More than 84,100 third graders were tested last school year. The new retention data shows:

  • About 8% of students, or 6,950, received a good cause exemption allowing promotion to fourth grade.
  • 3.6% of students, or 3,040, were retained in third grade for additional reading support.
  • Nearly 75% of exemptions were for students in special education and 24% were for English learners with less than two years of language instruction.

The new retention law builds on Indiana’s broader push to improve reading instruction. All second graders now take the IREAD assessment, giving them multiple opportunities to pass before fourth grade. Students who fail in third grade can retest during summer school with teachers trained in the science of reading, an approach emphasizing phonics, fluency, vocabulary and comprehension.

Any student who does not pass IREAD in third grade, including those promoted with a good cause exemption, retests each spring and summer until they pass or enter seventh grade.

The state will soon release a public dashboard to track retention and exemption data. A move that officials said increases transparency and helps schools target support.

Anna Shults, the state’s chief academic officer, told the board that the policy shift reflects a balance between holding schools accountable and giving students extra support and multiple opportunities to pass the test.

“There needs to be recognition that we’ve had policy shift in our favor,” Shults said. “It allows what superintendents, principals and educators are doing in their classrooms to make this movement a little easier.”
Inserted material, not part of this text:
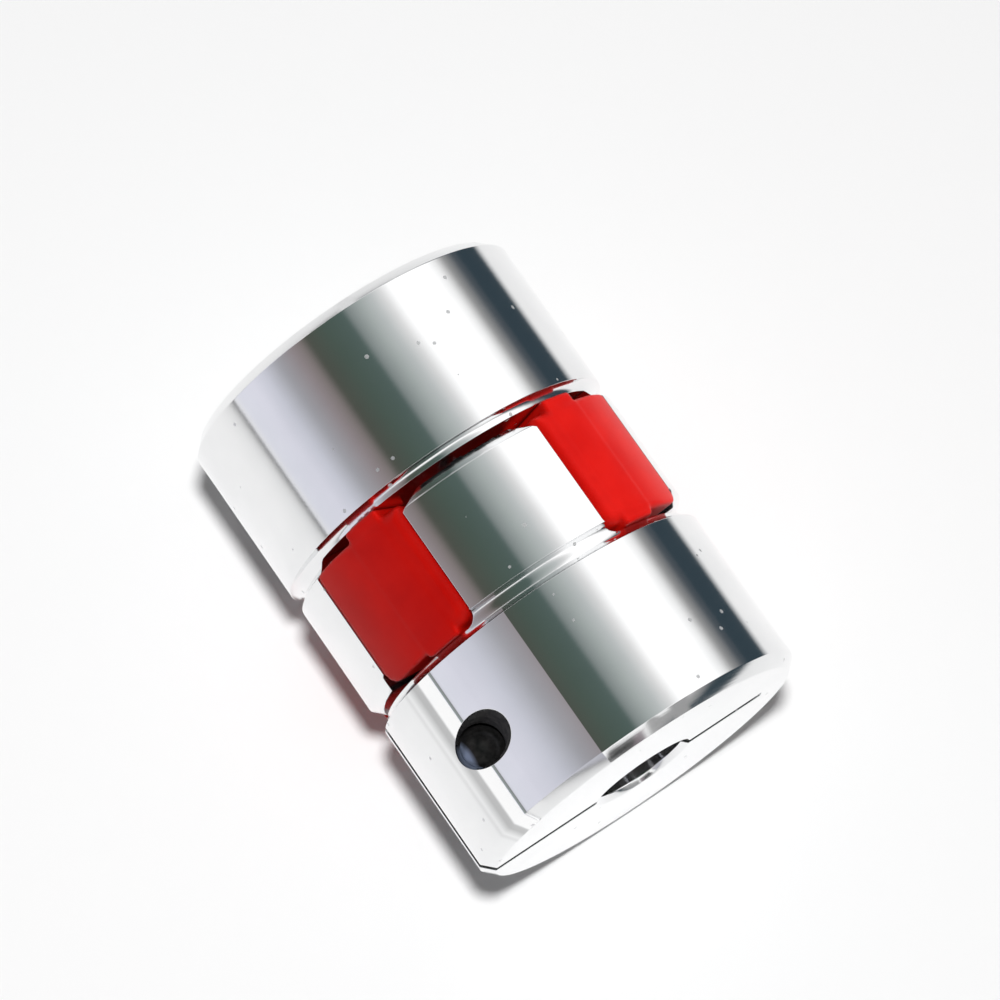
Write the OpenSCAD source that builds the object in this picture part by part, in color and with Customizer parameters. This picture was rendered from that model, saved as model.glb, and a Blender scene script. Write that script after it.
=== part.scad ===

While the number of students repeating third grade is far below initial projections, state leaders said they plan to monitor the group closely to ensure those children receive adequate reading help and make progress before advancing.

“Every one of those 3,000 is a kid, a human being, with a teacher who is awake at night because of the struggles that students may feel,” Shults said. “It’s our responsibility to ensure that a teacher is armed with what they need.”

The 2026 IREAD testing window is March 2-13.